Both the Pie Pendulum and Pie Roulette were previously used on the Nickelodeon game show What Would You Do?, which was also created by Woody Fraser.

At the end of the final event, the team with the most points was the winner. That team won two prizes (such as a new living room group and a ceiling fan), and a trophy called "The Family Challenge Championship Cup" and during the closing credits, Gene Wood announced that all of the food used on the show was no longer edible.

==Season two changes==
Besides the new host and announcer, the show was re-titled The New Family Challenge and given a new set. It was taped at Universal Studios Hollywood. The game was played the same as before, except that only four stunts were played.
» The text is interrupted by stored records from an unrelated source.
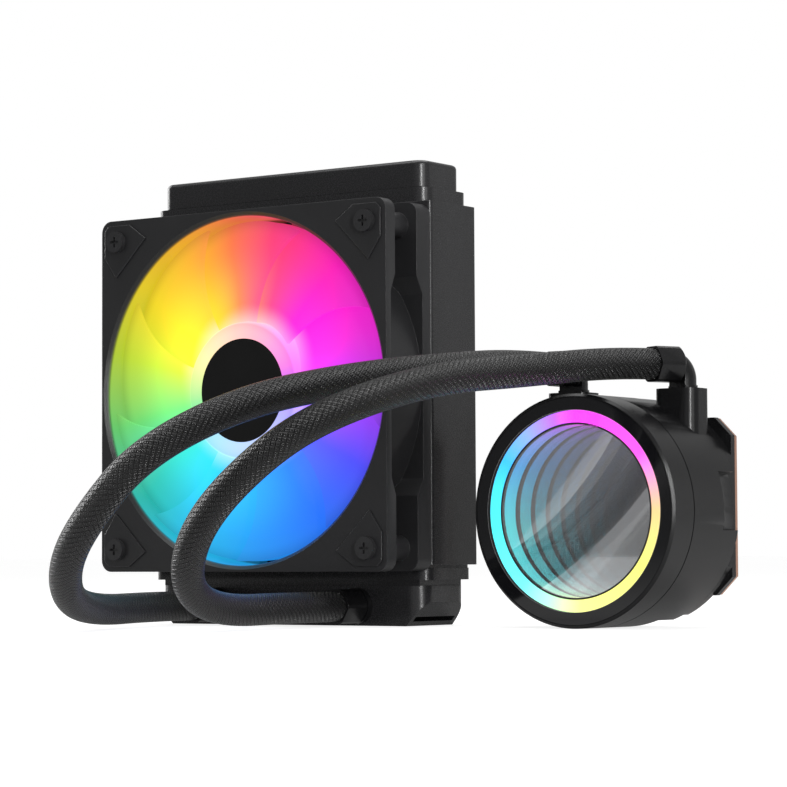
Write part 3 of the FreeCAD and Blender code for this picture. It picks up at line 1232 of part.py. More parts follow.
def hose(name, points):
    """A round bar along straight runs joined by tangent arcs as large as the runs allow."""
    radius = number(d.hose_diameter) / 2
    edges = []
    here = points[0]
    radii = []
    length = 0.0
    for before, point, after in zip(points, points[1:], points[2:]):
        first, second = point - before, after - point
        turn = first.getAngle(second)
        shorter = min(first.Length, second.Length)
        back = BEND_SHARE * shorter
        bend = back / math.tan(turn / 2)
        start = point - first.normalize() * back
        end = point + second.normalize() * back
        to_middle = (second - first).normalize()
        middle = point + to_middle * (bend / math.cos(turn / 2) - bend)
        edges.append(Part.LineSegment(here, start).toShape())
        edges.append(Part.Arc(start, middle, end).toShape())
        length += (start - here).Length + bend * turn
        radii.append(bend)
        here = end
    edges.append(Part.LineSegment(here, points[-1]).toShape())
    length += (points[-1] - here).Length
    spine = Part.Wire(edges)
    ring_wire = Part.Wire(Part.makeCircle(radius, points[0], points[1] - points[0]))
    bar = spine.makePipeShell([ring_wire], True, True)
    expected = math.pi * radius * radius * length
    print(name, "length", round(length, 1), "volume share", round(bar.Volume / expected, 4))
    print(name, "radii", [round(value) for value in radii])
    if abs(bar.Volume / expected - 1) > VOLUME_TOLERANCE:
        raise ValueError(f"{name}: the bar's volume is not section times length")
    solid_node(name, bar)


hose("hose_right", hose_points(1, number(d.right_turn), RIGHT_ROUTE, RIGHT_ENDS))
hose("hose_left", hose_points(-1, number(d.left_turn), LEFT_ROUTE, LEFT_ENDS))

doc.recompute()
for thing in doc.Objects:
    if "Invalid" in thing.State or "Error" in thing.State:
        raise ValueError(f"{thing.Name} failed: {thing.State}")
for name, thing in nodes.items():
    if thing.Shape.isNull() or not thing.Shape.isValid() or not thing.Shape.Solids:
        raise ValueError(f"{name} has no valid solid")

os.makedirs("parts", exist_ok=True)
for name, thing in nodes.items():
    thing.Shape.exportStep(f"parts/{name}.step")
print(len(nodes), "nodes written")
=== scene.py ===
# %% [markdown]
# # A lit liquid cooler
#
# The object is a closed-loop cooler for a processor: a slim radiator with one fan on its face, two
# braided hoses, and a round pump head whose glass front shows a ring of light again and again. Its
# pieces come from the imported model, so nothing here moves or resizes them. This lesson gives each
# piece the finish of the real one, and builds what the solids leave plain: the rounded edges that
# catch the light, the wide blades of the fan, the woven sleeves of the hoses, and the glow.

# %% Load the frame
import bmesh
import bpy
import json
import math
from mathutils import Matrix, Vector


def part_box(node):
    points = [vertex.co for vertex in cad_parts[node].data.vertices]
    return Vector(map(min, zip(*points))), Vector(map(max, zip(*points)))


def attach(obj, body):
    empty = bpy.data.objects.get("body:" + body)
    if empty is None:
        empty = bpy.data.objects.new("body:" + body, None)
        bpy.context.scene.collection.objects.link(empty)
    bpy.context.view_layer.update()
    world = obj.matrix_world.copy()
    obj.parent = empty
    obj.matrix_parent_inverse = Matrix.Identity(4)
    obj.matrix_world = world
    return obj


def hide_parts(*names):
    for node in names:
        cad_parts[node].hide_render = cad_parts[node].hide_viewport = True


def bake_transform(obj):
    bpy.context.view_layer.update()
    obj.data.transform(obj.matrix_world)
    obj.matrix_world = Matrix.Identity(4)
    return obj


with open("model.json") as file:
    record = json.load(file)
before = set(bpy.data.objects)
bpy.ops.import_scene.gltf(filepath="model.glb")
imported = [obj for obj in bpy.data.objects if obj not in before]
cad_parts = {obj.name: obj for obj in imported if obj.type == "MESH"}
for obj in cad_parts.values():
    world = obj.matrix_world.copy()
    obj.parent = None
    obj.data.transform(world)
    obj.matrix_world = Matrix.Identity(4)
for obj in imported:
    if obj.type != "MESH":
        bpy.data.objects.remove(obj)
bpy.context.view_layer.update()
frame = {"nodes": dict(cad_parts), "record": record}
scene = bpy.context.scene
scene.view_settings.view_transform = "Standard"
MM = 0.001


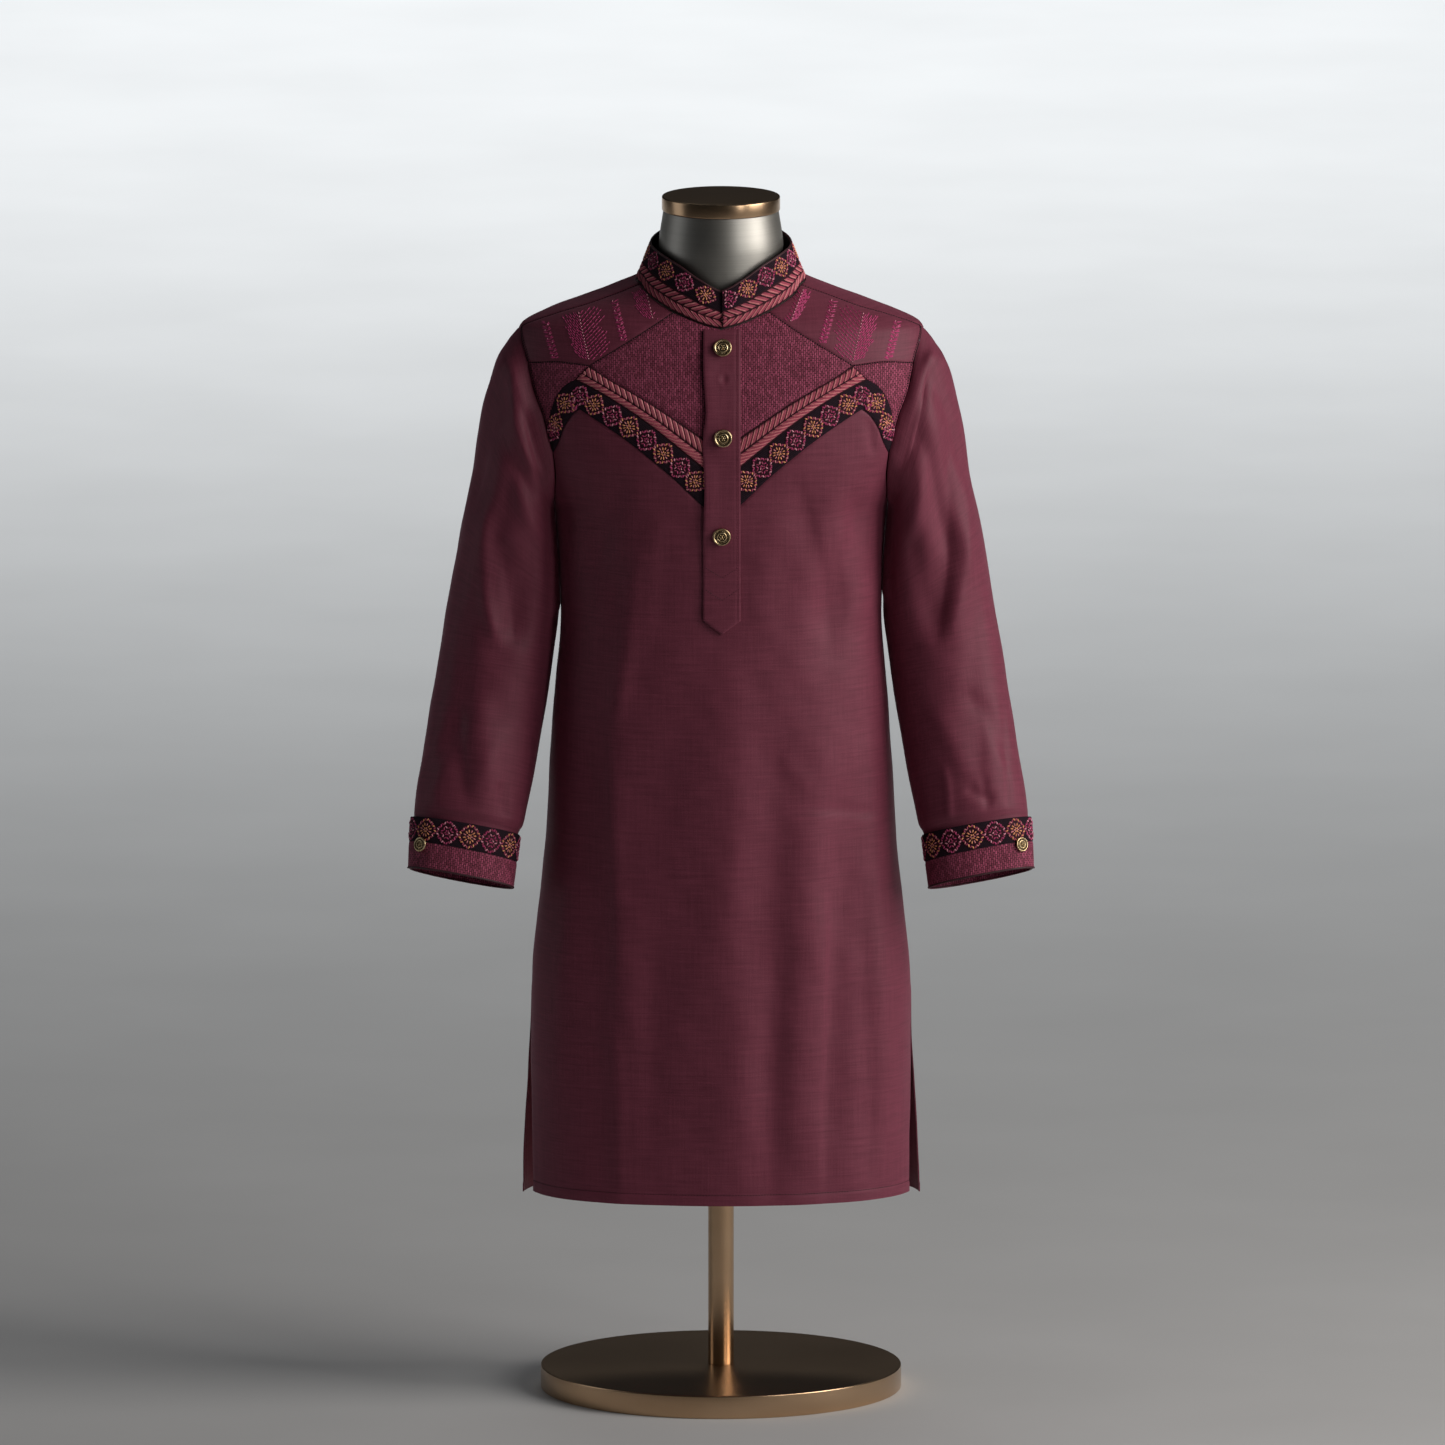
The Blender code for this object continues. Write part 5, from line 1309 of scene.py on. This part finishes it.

Burger also played games with the audience, filling the time previously used for the fifth and sixth stunt. Each team this season had 5 players, usually 2 adults and 3 children, and the team colors changed every episode whereas in Season 1 it was always red team versus blue team.

Towards the end of the run, all Friday shows consisted solely of audience participation games.

The second season premiere was dedicated to the memory of Ray Combs, as acknowledged during the credits.